I’ve talked before about how the world of Strangers With Candy conforms to whatever it is Jerri’s going through in any particular episode; in “Feather In The Storm,” for example,” as Jerri battled an eating disorder, suddenly food was everywhere. (To me, this tendency seems like the show’s absurd way of satirizing the ham-fisted storytelling of Afterschool Specials, Very Special Episodes, and the like, but really, who knows?) In “Jerri Is Only Skin Deep,” our protagonist is grappling with insecurity about her looks, so it makes perfect sense that Noblet is lecturing his class about Helen of Troy and that all of Flatpoint’s faculty suddenly seems obsessed with their appearance. After the weasel incident, a disheveled Jerri—her clown makeup smeared grotesquely—finds Jellineck, Noblet, and Coach Wolf sunbathing in front of the school and discussing how Noblet would look as a strawberry blond. Principal Blackman, who wants to lay out until he is “as dark as en eggplant,” soon joins them. It’s Coach Wolf who gives the best advice in her quest to become homecoming queen. “Share what’s in here,” she says, pointing to her heart. “That’s where the true beatuy is.”  

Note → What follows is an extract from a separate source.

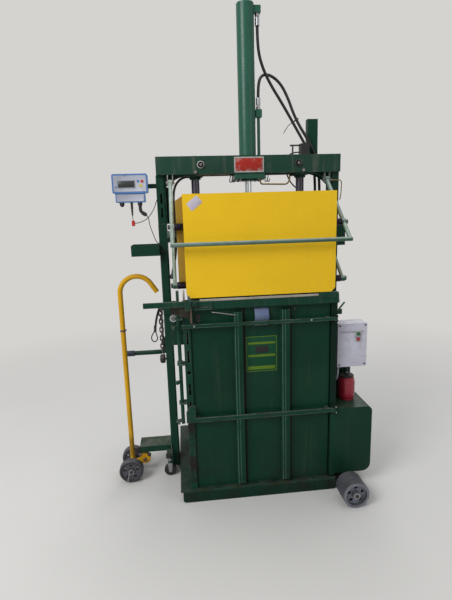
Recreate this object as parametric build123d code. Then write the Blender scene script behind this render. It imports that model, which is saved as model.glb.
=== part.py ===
from build123d import *
import math
import os

# Hydraulic wool press, in millimetres. X runs right, Y back and Z up.
# The origin is on the floor, under the middle of the pressing chamber.

# Chamber
chamber = 700.0            # inside width and depth of the square chamber
sheet = 4.0                # wall of the lower chamber
stiffener = 36.0           # depth of the folded edges and hat ribs outside the wall
hat_width = 50.0
lower_height = 1065.0      # from the base plate to the underside of the mouth rail
rail_height = 50.0
rail_depth = 40.0
rail_lap = 10.0             # side rails past the chamber, up to the front rail
upper_sheet = 3.0
upper_edge = 28.0
upper_height = 500.0

# Base
plate = 8.0
sill_height = 67.0
sill_depth = 60.0
sill_wall = 5.0
sill_left = 477.0
sill_right = 435.0
sill_corner = 20.0
base_depth = 400.0         # from the middle to the front edge

# Posts and top beam
post_inner = 495.0
post_width = 50.0
post_depth = 100.0
post_wall = 5.0
post_height = 1865.0
post_foot = 30.0           # between the floor and a post's lower end
plate_gap = 5.0            # between the base plate and a post
beam_height = 100.0
beam_depth = 160.0
beam_flange = 50.0
beam_wall = 6.0
beam_half = 540.0
beam_bolt_x = 285.0        # washered bolts through the front of the beam
gusset_drop = 68.0
gusset_reach = 129.0
gusset_wall = 10.0

# Cylinder, ram and guides
barrel_radius = 50.0
barrel_wall = 7.0
barrel_top = 2782.0
mount_width = 180.0
mount_depth = 150.0
mount_height = 30.0
gland_radius = 62.0
gland_drop = 8.0
rod_radius = 20.0
piston_height = 45.0
guide_radius = 24.0
guide_wall = 4.0
guide_offset = 316.0
guide_above = 8.0          # guide tube above the beam when the ram is down
bush_radius = 33.0
bush_plate = 90.0
platen_level = 1000.0      # underside of the platen when the ram is down
platen_gap = 6.0           # to each chamber wall
platen_plate = 10.0
platen_height = 80.0
ram_stroke = 700.0
fit = 0.05                 # radial clearance of a running fit
rest_gap = 0.3             # between pieces that rest on each other
port_offset = 68.0         # from the cylinder's axis to the hose ports
port_block = 36.0
port_drop = 32.0           # from the top of the barrel to the upper port
port_low_level = 2202.0
pipe_radius = 9.0
bleed_radius = 5.0
bleed_x = 262.0
bleed_y = 22.0
fitting_length = 64.0
hose_size = 17.0
hose_clear = 26.0          # from the back of the beam to the hoses
cable_size = 8.0
switch_left = 330.0
switch_y = 34.0
mast_left = 400.0
mast_width = 66.0
mast_rise = 235.0          # above the beam
mast_gap = 45.0

# Loading door and its linkage
door_half = 403.0
door_front = 403.0
door_sheet = 3.0
door_bottom = 1207.0
door_top = 1742.0
door_corner = 22.0
wing_top = 290.0           # depth of a side wing at the top
wing_bottom = 90.0
arm_x = 462.0
arm_radius = 11.0
lower_arm_radius = 10.0
eye_radius = 17.0
eye_width = 22.0
pin_radius = 8.0
top_pivot_y = -70.0
top_pivot_z = 1822.0
door_pivot_y = -350.0
door_pivot_z = 1578.0
pivot_drop = 308.0         # from the upper pivots to the lower ones
hoop_y = -450.0

# Lower door
lower_door_half = 390.0
lower_door_face = 373.0
lower_door_sheet = 3.0
lower_door_depth = 20.0
lower_door_gap = 5.0
rib_x = 131.0
rib_width = 45.0
rib_depth = 30.0
strap_wall = 8.0
upper_strap_level = 1055.0
upper_strap_height = 18.0
lower_strap_level = 515.0
lower_strap_height = 24.0
strap_left = 436.0
hinge_x = 409.0
hinge_pin = 6.0
knuckle_radius = 11.0
lug_wall = 8.0
lug_gap = 0.5
column_width = 40.0
right_column_width = 36.0
column_wall = 3.0

# Latch and levers
latch_x = -455.0
latch_y = -388.0
latch_radius = 10.0
latch_lugs = (612.0, 838.0, 1092.0)
hook_wall = 12.0
latch_rest = 70.0          # degrees that the hooks are turned back from the straps at rest
latch_knob_z = 752.0
lever_x = -480.0
lever_z = 1090.0
lever_front = -350.0       # front face of the boss
lever_plate = -333.0       # front face of the bearing plate
lever_rear = 68.0          # rear end of the torque shaft
lever_shaft = 12.0
lever_boss = 20.0
lever_drop = 313.0
lever_root = -556.0        # where the handle tube leaves the crank
grip_start = -800.0
bar_z = 1180.0
bar_left = -632.0
bar_pivot = -366.0
bar_height = 28.0
bar_wall = 12.0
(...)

In a fateful twist, Jerri’s opponent also makes the very same recommendation. Just before going onstage to make her own case for being crowned homecoming queen, Becky tells Jerri,Maybe sometime you’ll learn to use your horrible past to help other students avoid the same.” The suggestion clicks. Jerri takes to the microphone and delivers her most stirring speech to date—most of which is lifted directly from the mouth of Florrie Fischer, Jerri’s real-life inspiration. “How many of you wanna wake up in a public bathroom lying in a pool of what you hope is your own filth? Any takers?” Jerri begins. From there, she speaks about her addictive tendencies (“If bought a tan dress I had to have it in every color.—in bone, in beige, in tan”) and warns the students of Flatpoint that if they’re not careful, they may just “end up in a bus station earning junk money by turning tricks for Indonesian businessmen.” It’s a triumph for Jerri, who finally seems to have figured out a way to put her sordid past and her penchant for hyperbole to good use.

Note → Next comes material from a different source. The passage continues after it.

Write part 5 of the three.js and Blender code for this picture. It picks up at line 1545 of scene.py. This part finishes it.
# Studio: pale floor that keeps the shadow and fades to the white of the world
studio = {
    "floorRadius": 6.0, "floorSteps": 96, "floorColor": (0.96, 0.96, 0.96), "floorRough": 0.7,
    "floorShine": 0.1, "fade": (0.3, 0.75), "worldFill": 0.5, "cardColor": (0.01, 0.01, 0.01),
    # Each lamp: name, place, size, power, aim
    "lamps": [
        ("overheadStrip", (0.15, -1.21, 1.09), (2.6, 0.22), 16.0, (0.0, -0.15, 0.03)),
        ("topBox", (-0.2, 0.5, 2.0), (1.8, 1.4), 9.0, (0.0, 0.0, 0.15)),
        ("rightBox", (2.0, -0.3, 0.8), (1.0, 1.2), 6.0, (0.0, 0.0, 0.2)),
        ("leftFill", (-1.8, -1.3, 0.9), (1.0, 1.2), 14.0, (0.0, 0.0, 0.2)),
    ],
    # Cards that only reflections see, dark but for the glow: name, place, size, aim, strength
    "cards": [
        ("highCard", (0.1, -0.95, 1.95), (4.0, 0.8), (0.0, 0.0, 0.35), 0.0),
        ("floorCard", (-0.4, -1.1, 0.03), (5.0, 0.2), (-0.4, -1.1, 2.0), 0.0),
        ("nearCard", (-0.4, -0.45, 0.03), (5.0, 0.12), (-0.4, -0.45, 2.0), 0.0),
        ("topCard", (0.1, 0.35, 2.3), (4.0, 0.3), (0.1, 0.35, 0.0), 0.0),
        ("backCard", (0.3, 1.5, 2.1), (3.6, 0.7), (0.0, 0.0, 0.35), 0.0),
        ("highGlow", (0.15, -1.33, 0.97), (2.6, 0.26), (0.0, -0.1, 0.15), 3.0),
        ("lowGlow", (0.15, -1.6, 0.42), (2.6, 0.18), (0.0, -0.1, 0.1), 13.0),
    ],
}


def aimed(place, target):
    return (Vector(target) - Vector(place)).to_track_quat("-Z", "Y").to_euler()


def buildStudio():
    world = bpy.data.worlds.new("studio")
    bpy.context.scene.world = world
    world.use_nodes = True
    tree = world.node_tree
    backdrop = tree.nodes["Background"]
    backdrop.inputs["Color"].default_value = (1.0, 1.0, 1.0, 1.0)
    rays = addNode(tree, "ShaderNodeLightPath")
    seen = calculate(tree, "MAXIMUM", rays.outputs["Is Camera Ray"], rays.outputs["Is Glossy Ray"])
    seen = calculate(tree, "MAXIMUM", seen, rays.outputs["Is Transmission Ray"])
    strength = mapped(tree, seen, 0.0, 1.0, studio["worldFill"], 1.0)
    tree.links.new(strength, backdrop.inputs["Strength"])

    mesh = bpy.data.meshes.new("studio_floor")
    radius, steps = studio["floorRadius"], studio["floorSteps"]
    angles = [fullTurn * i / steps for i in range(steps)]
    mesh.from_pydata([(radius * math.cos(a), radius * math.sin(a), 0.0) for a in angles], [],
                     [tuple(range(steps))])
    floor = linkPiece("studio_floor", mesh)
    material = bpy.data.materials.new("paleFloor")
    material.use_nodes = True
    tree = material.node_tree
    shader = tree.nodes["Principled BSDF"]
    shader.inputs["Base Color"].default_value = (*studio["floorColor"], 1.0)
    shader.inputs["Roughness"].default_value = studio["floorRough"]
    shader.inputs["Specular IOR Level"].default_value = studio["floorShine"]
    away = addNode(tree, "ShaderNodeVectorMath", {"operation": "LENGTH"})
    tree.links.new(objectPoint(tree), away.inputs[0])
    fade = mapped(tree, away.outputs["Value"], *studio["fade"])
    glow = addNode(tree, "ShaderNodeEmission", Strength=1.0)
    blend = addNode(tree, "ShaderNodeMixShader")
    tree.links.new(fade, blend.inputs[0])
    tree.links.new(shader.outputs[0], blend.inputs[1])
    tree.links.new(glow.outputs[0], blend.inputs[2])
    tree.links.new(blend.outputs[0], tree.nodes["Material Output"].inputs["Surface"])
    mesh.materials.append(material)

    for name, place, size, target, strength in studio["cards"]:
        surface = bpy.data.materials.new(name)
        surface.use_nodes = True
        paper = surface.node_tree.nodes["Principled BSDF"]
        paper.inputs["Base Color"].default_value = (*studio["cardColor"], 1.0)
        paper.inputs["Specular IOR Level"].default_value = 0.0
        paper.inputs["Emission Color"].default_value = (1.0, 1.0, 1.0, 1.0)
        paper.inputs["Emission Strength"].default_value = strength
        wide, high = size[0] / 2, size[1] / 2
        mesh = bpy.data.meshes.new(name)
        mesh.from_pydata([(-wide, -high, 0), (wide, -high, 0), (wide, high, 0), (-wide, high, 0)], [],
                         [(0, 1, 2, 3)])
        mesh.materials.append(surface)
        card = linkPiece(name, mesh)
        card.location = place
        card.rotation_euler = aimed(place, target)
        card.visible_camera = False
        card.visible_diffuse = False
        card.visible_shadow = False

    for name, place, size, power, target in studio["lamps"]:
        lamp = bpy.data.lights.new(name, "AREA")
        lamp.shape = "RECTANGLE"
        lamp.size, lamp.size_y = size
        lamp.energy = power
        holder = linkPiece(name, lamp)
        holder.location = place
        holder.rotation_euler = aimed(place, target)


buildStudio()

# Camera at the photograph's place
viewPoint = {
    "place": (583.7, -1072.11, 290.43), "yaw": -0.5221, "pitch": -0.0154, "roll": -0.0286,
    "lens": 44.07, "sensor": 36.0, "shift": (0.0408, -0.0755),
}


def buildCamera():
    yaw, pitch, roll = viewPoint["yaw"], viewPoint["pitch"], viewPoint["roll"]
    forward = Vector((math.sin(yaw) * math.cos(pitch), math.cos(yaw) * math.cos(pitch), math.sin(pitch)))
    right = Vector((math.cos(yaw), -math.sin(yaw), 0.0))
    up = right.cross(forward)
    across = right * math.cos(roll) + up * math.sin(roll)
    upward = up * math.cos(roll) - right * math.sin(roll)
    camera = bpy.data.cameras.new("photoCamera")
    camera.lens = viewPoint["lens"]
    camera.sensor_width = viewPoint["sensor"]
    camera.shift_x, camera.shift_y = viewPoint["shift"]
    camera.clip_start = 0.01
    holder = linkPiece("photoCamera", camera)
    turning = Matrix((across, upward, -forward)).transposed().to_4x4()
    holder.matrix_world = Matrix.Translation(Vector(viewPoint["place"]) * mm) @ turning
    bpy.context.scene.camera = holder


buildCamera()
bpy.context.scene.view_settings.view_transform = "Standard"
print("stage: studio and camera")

The crowd responds positively to Jerri’s cautionary tales, but even her new role as a motivational speaker isn’t quite enough to clinch victory. In the end, it’s Yasmine who wins the crown. “Clearly you have inner beauty If you could take that beauty, wrap it around your face like bacon around a filet, you’d have everything,” Blackman consoles her. Even Jerri can’t find fault with the outcome, and claims to have learned a valuable lesson from the experience. “Being beautiful on the inside may be its own reward, but it can never beat an ass like Yasmine,” Jerri says—and she’s probably right.

Stray observations:

  • You can watch this episode here.
  • Written on Noblet’s chalkboard: “Rouge, eyeliner, concealer, foundation, lip gloss.”
  • I tend to think the weasel-chicken fight scene, my least favorite part of this episode, is only here to satisfy the show's exotic pet-death quotient, but I could be wrong.
  • Favorite moment in this episode that I almost didn’t catch: When Blackman strips down to a tiny blue Speedo, Jerri can’t help reaching for his bulging package. (See screengrab above.)
  • Noblet: “An ugly woman is never a reward. Remember that.”
  • Even though “Jerri Is Only Skin Deep” was the ninth episode of Strangers With Candy to air, it appears as number six on the DVD. My guess is it was produced earlier but then moved around because of the climactic nature of Jerri’s speech.
  • Derrick asks Jerri if she wants a bone. She replies, “I want a meal, not a snack.”
  • Jellineck: “Does everything have to be about you, Jerri?” Jerri: “Well, I may not be much, but I’m all I think about.”
  • Ironically, given her struggle against superficiality,  Jerri is more vocally racist in this episode than we’ve ever seen her, which is saying an awful lot. “Jeez, why are you people so sensitive about your resemblance to monkeys?” she asks Orlando. “They’re adorable.” Later she makes fun of his “coconut hair” then, after he corrects her for calling him Chinese, Jerri rolls her eyes dismissively. “Whatever lets you sleep at night.”